New Pre-Application Requirement
While the overall process for local and community engagement remains unchanged, the final regulations include a few additional procedural requirements:
- Applicants must provide the local agency with the substantive provisions of local law applicable to the decommissioning of the facility. The draft regulations required that applicants provide to the local agency only those provisions applicable to the construction and operation of the facility.
- The notice requirement for community meetings has been extended. The draft regulations required that applicants provide notice of the community meeting no sooner than 21 days and no later than 14 days prior to the meeting. Now, applicants may provide notice no sooner than 30 days and no later than 14 days prior to the meeting.
- Applicants are now required to provide local agencies with a copy of the Notice of Intent to file a Section 94-c application, in addition to the designated State entities and stakeholders.

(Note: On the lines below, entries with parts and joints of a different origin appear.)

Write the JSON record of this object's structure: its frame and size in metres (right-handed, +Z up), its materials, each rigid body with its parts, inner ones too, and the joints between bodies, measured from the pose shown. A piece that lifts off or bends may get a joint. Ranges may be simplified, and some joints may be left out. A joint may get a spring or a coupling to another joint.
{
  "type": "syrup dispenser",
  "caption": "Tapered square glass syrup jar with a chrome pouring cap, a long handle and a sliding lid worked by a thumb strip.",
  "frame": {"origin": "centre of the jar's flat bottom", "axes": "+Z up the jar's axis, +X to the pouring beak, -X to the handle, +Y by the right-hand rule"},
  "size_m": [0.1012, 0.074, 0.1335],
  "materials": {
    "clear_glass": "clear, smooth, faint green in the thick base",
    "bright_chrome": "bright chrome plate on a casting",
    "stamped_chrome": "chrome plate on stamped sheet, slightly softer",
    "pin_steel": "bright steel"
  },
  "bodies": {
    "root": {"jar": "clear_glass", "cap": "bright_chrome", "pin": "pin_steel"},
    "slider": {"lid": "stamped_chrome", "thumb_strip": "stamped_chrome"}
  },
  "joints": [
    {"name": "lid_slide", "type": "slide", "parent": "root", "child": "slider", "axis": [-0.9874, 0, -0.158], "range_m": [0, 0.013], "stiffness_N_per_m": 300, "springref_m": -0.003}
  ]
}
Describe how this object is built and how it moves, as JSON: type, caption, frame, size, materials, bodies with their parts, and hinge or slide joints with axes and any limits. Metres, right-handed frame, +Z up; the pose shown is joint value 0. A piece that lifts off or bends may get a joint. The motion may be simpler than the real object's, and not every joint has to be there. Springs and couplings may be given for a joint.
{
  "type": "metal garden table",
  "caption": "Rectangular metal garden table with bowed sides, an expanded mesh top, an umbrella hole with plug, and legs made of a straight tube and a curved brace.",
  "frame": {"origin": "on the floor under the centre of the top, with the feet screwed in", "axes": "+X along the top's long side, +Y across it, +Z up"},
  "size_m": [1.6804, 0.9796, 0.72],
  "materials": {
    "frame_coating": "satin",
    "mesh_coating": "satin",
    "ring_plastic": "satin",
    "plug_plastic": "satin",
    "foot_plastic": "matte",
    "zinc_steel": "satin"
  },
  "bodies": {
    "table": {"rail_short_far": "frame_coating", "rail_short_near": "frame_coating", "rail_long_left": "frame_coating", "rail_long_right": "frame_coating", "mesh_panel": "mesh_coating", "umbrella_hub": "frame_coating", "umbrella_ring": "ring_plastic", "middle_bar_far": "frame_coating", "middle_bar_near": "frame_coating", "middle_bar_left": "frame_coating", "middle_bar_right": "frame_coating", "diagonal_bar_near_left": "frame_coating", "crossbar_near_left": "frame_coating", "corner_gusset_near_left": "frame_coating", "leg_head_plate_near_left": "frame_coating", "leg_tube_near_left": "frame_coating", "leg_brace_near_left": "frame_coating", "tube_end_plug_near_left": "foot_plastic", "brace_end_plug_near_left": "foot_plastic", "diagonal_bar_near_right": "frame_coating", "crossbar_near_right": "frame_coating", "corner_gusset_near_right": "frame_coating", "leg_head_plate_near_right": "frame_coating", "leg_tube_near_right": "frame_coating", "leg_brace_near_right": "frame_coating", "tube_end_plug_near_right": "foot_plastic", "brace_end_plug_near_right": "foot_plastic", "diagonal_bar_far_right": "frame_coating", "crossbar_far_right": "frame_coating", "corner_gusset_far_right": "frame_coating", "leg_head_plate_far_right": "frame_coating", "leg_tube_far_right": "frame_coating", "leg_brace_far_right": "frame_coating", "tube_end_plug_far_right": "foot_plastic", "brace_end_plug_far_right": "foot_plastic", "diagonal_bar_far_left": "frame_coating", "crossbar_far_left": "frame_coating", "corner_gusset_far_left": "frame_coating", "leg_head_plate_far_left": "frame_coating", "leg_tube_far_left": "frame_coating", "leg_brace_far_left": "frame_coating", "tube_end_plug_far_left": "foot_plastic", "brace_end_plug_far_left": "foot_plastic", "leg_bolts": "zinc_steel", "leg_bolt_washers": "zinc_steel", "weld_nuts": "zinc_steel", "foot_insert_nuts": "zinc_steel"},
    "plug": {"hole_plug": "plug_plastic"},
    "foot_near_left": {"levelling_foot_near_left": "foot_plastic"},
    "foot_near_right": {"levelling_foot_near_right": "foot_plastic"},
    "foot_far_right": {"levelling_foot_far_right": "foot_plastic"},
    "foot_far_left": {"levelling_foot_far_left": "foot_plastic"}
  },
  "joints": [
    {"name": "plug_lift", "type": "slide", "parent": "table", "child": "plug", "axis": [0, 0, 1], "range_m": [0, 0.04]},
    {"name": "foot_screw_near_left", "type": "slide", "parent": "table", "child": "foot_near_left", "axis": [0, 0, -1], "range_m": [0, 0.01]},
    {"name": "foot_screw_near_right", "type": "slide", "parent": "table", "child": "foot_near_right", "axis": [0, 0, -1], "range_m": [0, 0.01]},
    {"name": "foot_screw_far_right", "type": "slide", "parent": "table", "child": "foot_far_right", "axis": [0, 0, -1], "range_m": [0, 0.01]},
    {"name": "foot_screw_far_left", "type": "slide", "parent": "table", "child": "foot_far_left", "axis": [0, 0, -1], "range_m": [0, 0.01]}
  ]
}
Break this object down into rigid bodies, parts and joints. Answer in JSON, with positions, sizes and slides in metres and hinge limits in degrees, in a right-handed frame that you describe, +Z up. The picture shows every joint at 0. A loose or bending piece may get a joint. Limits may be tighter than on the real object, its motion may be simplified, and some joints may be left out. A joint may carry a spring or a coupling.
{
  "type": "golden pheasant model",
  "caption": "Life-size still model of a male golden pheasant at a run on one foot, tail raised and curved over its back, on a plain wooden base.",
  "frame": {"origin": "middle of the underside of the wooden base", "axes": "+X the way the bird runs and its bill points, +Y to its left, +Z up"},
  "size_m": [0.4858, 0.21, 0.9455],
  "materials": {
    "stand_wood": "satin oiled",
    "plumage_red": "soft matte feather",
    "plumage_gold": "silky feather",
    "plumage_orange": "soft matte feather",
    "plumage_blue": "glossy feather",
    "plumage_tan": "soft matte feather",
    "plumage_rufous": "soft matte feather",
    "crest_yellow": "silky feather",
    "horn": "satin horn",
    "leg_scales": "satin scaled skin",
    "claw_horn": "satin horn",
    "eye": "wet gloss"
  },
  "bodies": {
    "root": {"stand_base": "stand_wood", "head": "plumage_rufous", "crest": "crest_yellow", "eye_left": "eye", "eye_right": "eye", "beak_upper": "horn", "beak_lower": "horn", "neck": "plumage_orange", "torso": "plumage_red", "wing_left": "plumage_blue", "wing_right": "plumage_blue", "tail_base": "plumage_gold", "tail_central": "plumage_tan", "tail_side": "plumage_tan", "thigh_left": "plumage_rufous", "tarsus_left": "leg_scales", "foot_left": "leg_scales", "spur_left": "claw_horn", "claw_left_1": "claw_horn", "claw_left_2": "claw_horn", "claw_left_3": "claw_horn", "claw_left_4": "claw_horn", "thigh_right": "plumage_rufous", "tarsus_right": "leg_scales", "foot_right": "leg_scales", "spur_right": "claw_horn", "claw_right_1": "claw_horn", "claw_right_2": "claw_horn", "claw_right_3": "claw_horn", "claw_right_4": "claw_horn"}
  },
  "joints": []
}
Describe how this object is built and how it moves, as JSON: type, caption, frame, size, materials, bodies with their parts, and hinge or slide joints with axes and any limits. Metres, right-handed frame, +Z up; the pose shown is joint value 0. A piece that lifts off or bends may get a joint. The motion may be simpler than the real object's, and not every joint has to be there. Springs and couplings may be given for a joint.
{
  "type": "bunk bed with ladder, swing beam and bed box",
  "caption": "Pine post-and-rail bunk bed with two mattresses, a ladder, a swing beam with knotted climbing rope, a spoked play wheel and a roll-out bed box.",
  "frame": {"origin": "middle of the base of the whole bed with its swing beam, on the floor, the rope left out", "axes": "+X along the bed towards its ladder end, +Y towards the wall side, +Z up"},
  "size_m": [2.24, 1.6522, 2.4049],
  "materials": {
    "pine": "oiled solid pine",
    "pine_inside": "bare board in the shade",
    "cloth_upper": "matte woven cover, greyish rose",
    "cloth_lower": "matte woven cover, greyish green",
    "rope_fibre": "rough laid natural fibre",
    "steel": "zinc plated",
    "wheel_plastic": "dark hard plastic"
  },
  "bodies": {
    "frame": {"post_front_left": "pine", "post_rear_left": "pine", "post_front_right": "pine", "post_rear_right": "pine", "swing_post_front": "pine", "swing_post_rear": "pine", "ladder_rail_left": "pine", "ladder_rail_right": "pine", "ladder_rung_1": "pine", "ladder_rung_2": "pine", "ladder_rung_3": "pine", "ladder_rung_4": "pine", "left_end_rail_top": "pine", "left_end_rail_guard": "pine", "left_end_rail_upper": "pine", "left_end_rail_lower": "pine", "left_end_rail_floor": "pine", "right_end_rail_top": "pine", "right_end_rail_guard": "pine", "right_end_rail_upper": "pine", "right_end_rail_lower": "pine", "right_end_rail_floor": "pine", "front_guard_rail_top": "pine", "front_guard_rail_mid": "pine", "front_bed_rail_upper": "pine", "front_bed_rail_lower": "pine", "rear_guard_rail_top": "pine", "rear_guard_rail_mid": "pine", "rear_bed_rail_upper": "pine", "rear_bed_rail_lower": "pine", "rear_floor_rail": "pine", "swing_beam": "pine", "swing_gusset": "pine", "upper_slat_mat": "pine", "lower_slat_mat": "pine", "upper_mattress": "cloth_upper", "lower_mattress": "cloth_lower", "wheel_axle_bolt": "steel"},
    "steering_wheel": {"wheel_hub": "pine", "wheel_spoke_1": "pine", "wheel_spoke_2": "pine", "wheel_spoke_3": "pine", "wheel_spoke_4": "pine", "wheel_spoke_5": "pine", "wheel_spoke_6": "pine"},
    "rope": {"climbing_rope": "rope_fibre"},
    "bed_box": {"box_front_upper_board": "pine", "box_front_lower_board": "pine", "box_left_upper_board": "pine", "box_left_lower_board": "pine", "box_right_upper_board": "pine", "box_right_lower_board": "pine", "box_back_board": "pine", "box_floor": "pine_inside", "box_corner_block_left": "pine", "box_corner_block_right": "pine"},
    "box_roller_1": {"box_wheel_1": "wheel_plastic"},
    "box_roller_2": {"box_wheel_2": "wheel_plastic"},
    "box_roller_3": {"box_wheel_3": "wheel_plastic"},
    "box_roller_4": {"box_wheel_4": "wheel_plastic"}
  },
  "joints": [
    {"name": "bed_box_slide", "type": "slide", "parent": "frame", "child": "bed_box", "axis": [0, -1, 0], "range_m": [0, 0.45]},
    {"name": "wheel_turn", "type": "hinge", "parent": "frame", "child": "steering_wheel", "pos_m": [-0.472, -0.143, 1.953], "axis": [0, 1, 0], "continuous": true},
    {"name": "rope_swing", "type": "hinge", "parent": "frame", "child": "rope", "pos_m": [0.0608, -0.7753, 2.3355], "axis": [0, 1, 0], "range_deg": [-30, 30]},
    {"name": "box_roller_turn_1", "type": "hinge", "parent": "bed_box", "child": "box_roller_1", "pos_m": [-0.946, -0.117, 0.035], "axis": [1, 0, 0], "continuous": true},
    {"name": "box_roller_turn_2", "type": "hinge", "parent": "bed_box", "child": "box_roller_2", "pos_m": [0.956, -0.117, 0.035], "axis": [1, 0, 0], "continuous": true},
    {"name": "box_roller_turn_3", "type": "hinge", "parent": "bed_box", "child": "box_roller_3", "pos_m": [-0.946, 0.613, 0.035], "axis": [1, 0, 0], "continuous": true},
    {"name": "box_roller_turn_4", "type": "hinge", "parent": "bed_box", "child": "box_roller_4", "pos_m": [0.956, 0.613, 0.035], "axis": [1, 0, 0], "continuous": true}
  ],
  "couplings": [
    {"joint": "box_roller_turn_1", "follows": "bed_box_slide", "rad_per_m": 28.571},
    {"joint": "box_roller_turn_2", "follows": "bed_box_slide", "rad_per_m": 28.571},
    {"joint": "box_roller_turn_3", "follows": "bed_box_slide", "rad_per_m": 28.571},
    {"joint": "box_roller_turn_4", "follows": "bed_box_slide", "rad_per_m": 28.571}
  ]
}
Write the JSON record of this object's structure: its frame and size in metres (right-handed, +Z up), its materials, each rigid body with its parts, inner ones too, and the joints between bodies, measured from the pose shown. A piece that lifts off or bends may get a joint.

New Requirements for Addressing Impacts to Threatened and Endangered Species
Among the relatively few substantive changes to the draft regulations, perhaps the most significant are those pertaining to the evaluation of impacts on threatened and endangered species. To meet the requirements for a complete application, applicants must now identify the migratory routes of birds and bats through the project site in their assessment of the species likely to occur based on the ecological communities present at the site. If the project will require a Net Conservation Benefit Plan to mitigate impacts to grassland bird species, the final regulations describe how mitigation requirements shall be calculated. Additionally, the final regulations specify when during pre-construction site preparation and construction activities the discovery of an active nest may require the applicant to adjust the limits of disturbance of the project and/or the construction schedule to avoid adverse impacts to the nest or grassland habitats.
New Procedural Requirements
Applicants that seek to transfer from the Article 10 process to the Section 94-c process will now be subject to an application fee of $1,000/1,000 kilowatts of capacity. Transfer applicants and those that seek to opt-in from another permitting regime, such as the State Environmental Quality Review Act siting process, must now provide notice to ORES that the applicant intends to submit a transfer or opt-in application at least 14 days prior to the filing.
The final regulations give ORES the right to terminate a Section 94-c permit in certain circumstances – a right which was limited in the draft regulations to the ability to modify a Section 94-c permit after ORES approval.
These are only a few of the most significant changes to the draft Section 94-c regulations that were issued in September. Further analyses of the process and requirements of the Section 94-c regulations will be forthcoming from Hodgson Russ.